Favorite thing: Having your group around a camp fire at night is fantastic. As it gets very chilly at night (you're over 2500 above sea level here) a fire is a great way to both warm up and bond with your fellow travellors. If you have things sorted out then you may even have a few snarlers (sausages) sizzling over the fire.
Favorite thing: The view from the top is breath taking with the soda lake in the distance and the floor of the crater stretching out for miles. The bottom of the crater is so far below that no animals can be seen (with my eyes!!) unless you have some powerful binoculars.?
Ngorongoro Crater is not in fact a crater, but a caldera. A volcano’s crater is the vent through which it erupted, whereas a caldera has a diameter many times greater, having been formed by the inward collapse of the volcano. So, Ngorongoro is the world's largest unflooded and unbroken volcanic caldera. It is 610 metres deep, 20 kilometres across and 260 square kilometres in area. It was formed when a giant volcano exploded and collapsed on itself between two and three million years ago. Before it collapsed, it was said to have been 4587m above sea level and 2,440m high.

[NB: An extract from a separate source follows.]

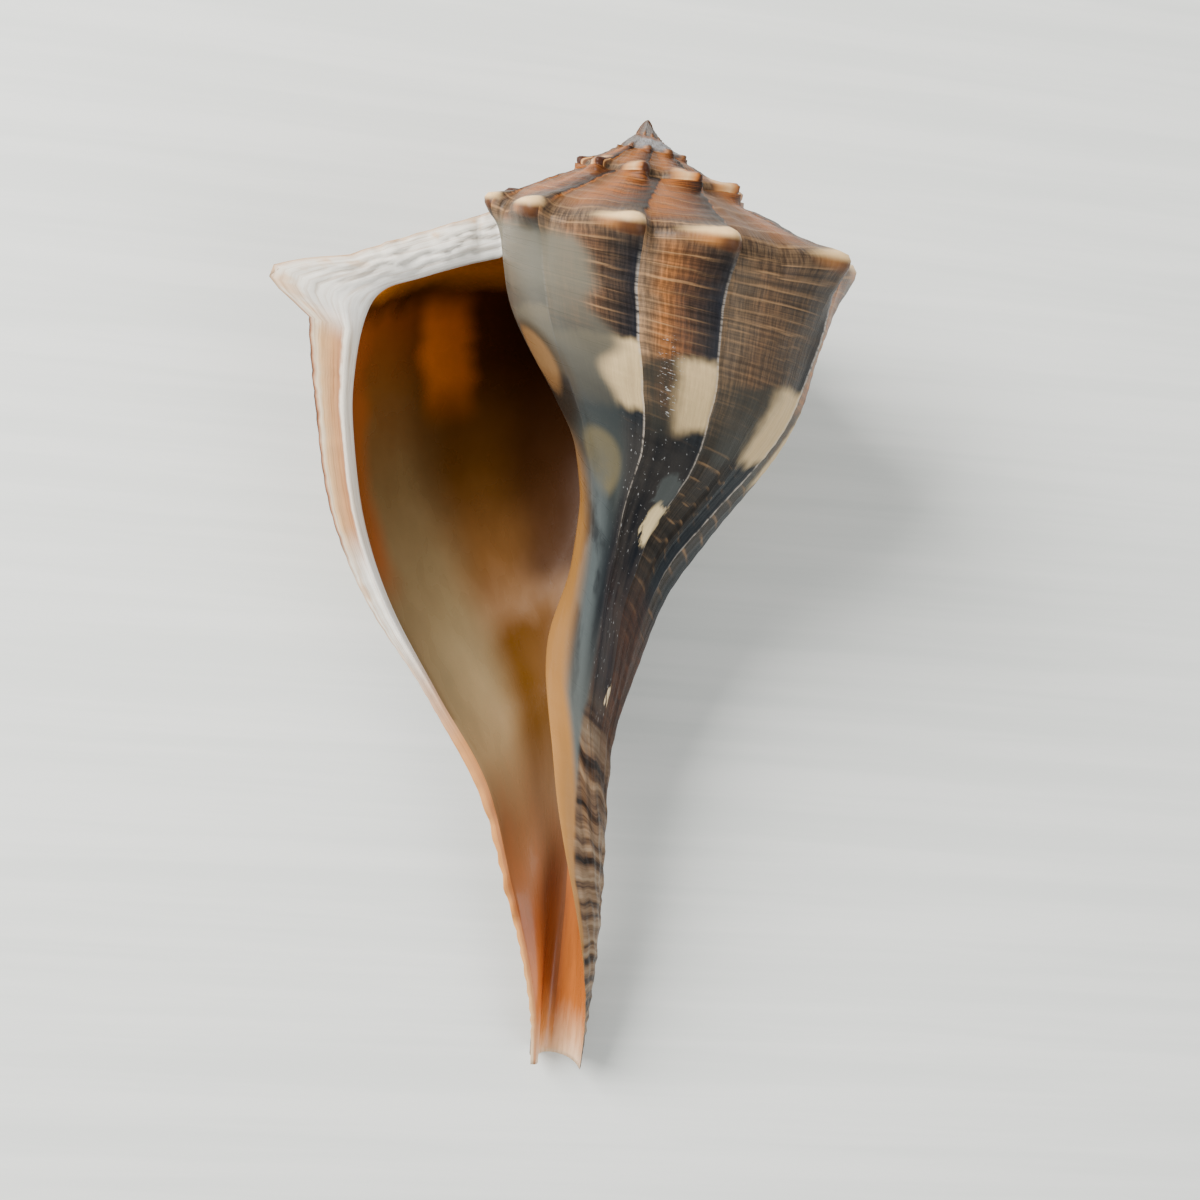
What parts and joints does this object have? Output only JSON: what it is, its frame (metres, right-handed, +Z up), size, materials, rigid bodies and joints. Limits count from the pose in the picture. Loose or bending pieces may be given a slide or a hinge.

The reason for Ngorongoro’s presence here, and that of several other volcanoes, is the nearby Great Rift Valley. Caused by movements of the earth’s tectonic plates, it created instability and fractures in the surrounding area through which molten lava could escape and form volcanoes. Only Oldoinyo Lengai (Maasai for the Mountain of God) is still occasionally active.
Both the caldera and the surrounding Conservation Area is a UNESCO World Heritage Site, listed for both its geological and ecological values in 1979. The crater floor benefits from a number of ecological environments that include grassland, swamps, forests and Lake Makat, a central soda lake filled by the Munge river. Although animals are free to move in and out of the crater environment, the rich volcanic soil, the grazing in the verdant forests and the reliable sources of water on the crater floor predispose both grazers and predators to remain throughout the year. This can lead to problems – see my Things to Do Tip for the impact that the resultant inbreeding has had on the lion population.
We took our Safari with Fun safaris and they were nothing short of brilliant.
Our 3 day safari in the Serenget and Ngorongoro Crater with transport from Arusha and back, all of our meals and camping with our own equipment cost around 350USD.....It was worth every cent!
Our guide Livingstone was fantastic....very informative and looked after us in every way.
Sorry, I don't know the exact name of this type of monkey but she was very clever (experienced). Some 4-5 monkeys are around the picnic place... and waiting for cars to park. As soon as the travellers get out and go a bit away, they run to the car, jump in and steal any food they can find inside.
The monkey on the picture opened one of our picnic lunch boxes and took out an apple (this is what she eats on the picture... :-))
There is another picnic site next to a lake where there is an even bigger danger for your picnic lunch: some hawks (or eagles) are flying around and hunting for your food. They are quite aggressive and brave enough to take the food out of your hands so, funny though, you'd better eat inside the car :-)
Favorite thing: You should definitely have a look at the hippo pool (I guess your driver will take you there anyway) to see how these big and dangerous animals enjoy themselves in that puddle turning around and playing a farting concert :-)
To avoid the tourist chaos, it's best to start your game drive as early as possible in the morning. After a quick breakfast, you pack your lunch packet at the hotel and are on your way.
Admist our early morning rush to get ready and pack (we were headed back to Moshi after our safari), I forgot to head to the restrooms. Naturally an hour or so later, when we were right in the bowl of the crater looking for lions, I wanted to go. Our driver did a quick check of the surroundings and gave me the green signal. It was a thrilling moment trying to answer nature's call in the middle of the open crater (hope noone was watching through those powerful binoculars back at the crater lodge!) looking out for approaching wildife. Not to forget the tourist vehicles!!
Well, there is a tourist and picnic facility inside the crater, we were just too far away from it and headed in the wrong direction to make it there in time!
The Lerai picnic area is south of Lake Magadi and is usually the last place you stop before taking the ascent road out of the crater. There are clean restrooms here and it's a nice quiet spot to have your lunch.